* START *
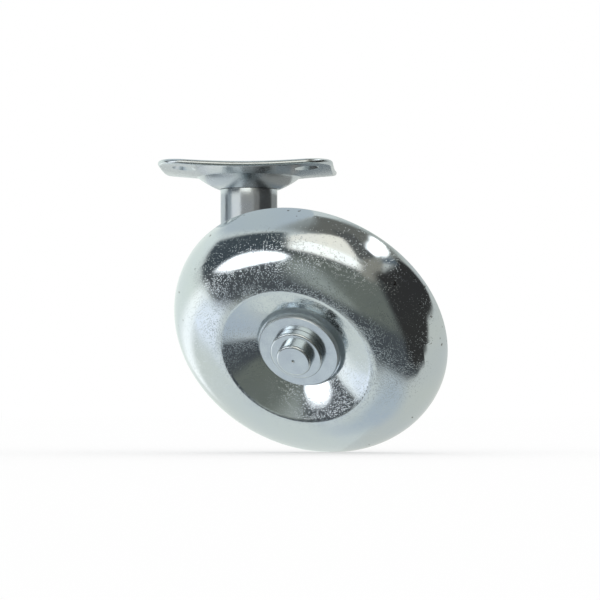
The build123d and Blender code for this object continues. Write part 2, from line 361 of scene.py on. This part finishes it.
# %% [markdown]
# ## Plating on drawn tube and on turned steel
# A drawn tube keeps fine lines along its length, and a turned part keeps rings round its axis.
# Plating softens both but does not hide them. Both are stretched noise: along the swivel axis for
# the tube, and round the axle for turned parts, where the pattern runs on the distance from the
# axle.

# %% The direction of the lines
LINE_WIDTH = 0.5 * MM
DRAWN_STRETCH = 0.02  # the lines along the tube are 50 times as long as wide


def line_places(tree, place, turned):
    """Places in which a pattern turns into rings round the axle, or into lines along the stem."""
    if turned:
        height = add_node(
            tree, "ShaderNodeVectorMath", {"operation": "DOT_PRODUCT"}, i0=place, i1=axle_direction
        ).outputs["Value"]
        rings = add_node(tree, "ShaderNodeCombineXYZ", X=from_axle(tree, place), Y=height)
        return rings.outputs[0]
    lengthwise = (1, 1, DRAWN_STRETCH)
    return add_node(
        tree, "ShaderNodeVectorMath", {"operation": "MULTIPLY"}, i0=place, i1=lengthwise
    ).outputs[0]


def line_bump(tree, lined_place, depth_mm):
    """A bump from the stretched pattern."""
    lines = add_node(
        tree, "ShaderNodeTexNoise", Vector=lined_place, Scale=1 / LINE_WIDTH, Detail=3.0
    ).outputs["Fac"]
    return add_node(tree, "ShaderNodeBump", Height=lines, Distance=depth_mm * MM).outputs["Normal"]


# %% [markdown]
# ## The dull rim of the hub's flange
# The narrow rim of the hub's flange was cut off coarsely and is much duller, so it shows as an
# even grey line. It is found by its distance from the axle. The kingpin and its washer stand
# further off than that, so they come out as dull as the rim.

# %% Duller rim
RIM_RADIUS = 10.9 * MM
DULL_FROM, DULL_TO = RIM_RADIUS - 0.3 * MM, RIM_RADIUS - 0.1 * MM
RIM_DULLER = 3.2  # times the roughness of the flange's face


def duller_rim(tree, place, rough):
    """The roughness, made larger on the flange's rim."""
    rim = add_node(
        tree,
        "ShaderNodeMapRange",
        Value=from_axle(tree, place),
        From_Min=DULL_FROM,
        From_Max=DULL_TO,
        To_Min=1.0,
        To_Max=RIM_DULLER,
    ).outputs[0]
    return add_node(tree, "ShaderNodeMath", {"operation": "MULTIPLY"}, i0=rough, i1=rim).outputs[0]


# %% [markdown]
# ## The plating of tube and turned parts
# Its tones drift faster than on the sheet, and a faint unevenness lies over the lines, which keeps
# the long reflections in the tube from being ruled straight.

# %% Drawn and turned zinc
SMALL_CLOUD = 3 * MM
SMALL_WAVE = 1.2 * MM
SMOOTH_SPOT, ROUGH_SPOT = 0.7, 1.5  # times the roughness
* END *
From the first line of the data through the line with "DRAWN_STRETCH = 0.02", quote each line exactly and add nothing else.

▶ **Result below**:
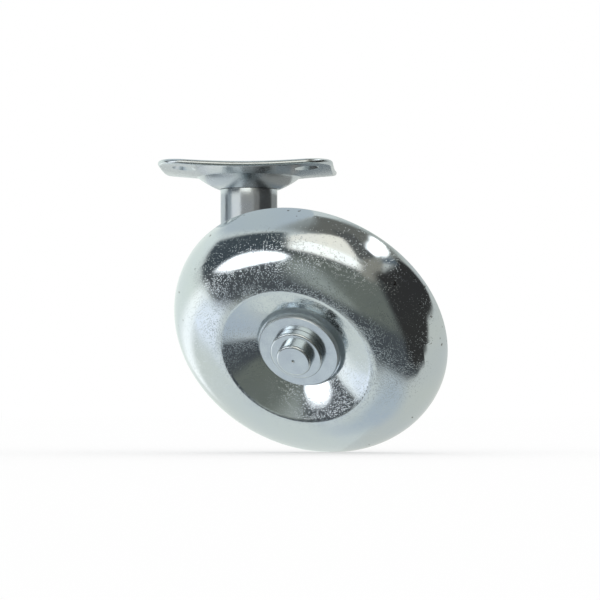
The build123d and Blender code for this object continues. Write part 2, from line 361 of scene.py on. This part finishes it.
# %% [markdown]
# ## Plating on drawn tube and on turned steel
# A drawn tube keeps fine lines along its length, and a turned part keeps rings round its axis.
# Plating softens both but does not hide them. Both are stretched noise: along the swivel axis for
# the tube, and round the axle for turned parts, where the pattern runs on the distance from the
# axle.

# %% The direction of the lines
LINE_WIDTH = 0.5 * MM
DRAWN_STRETCH = 0.02  # the lines along the tube are 50 times as long as wide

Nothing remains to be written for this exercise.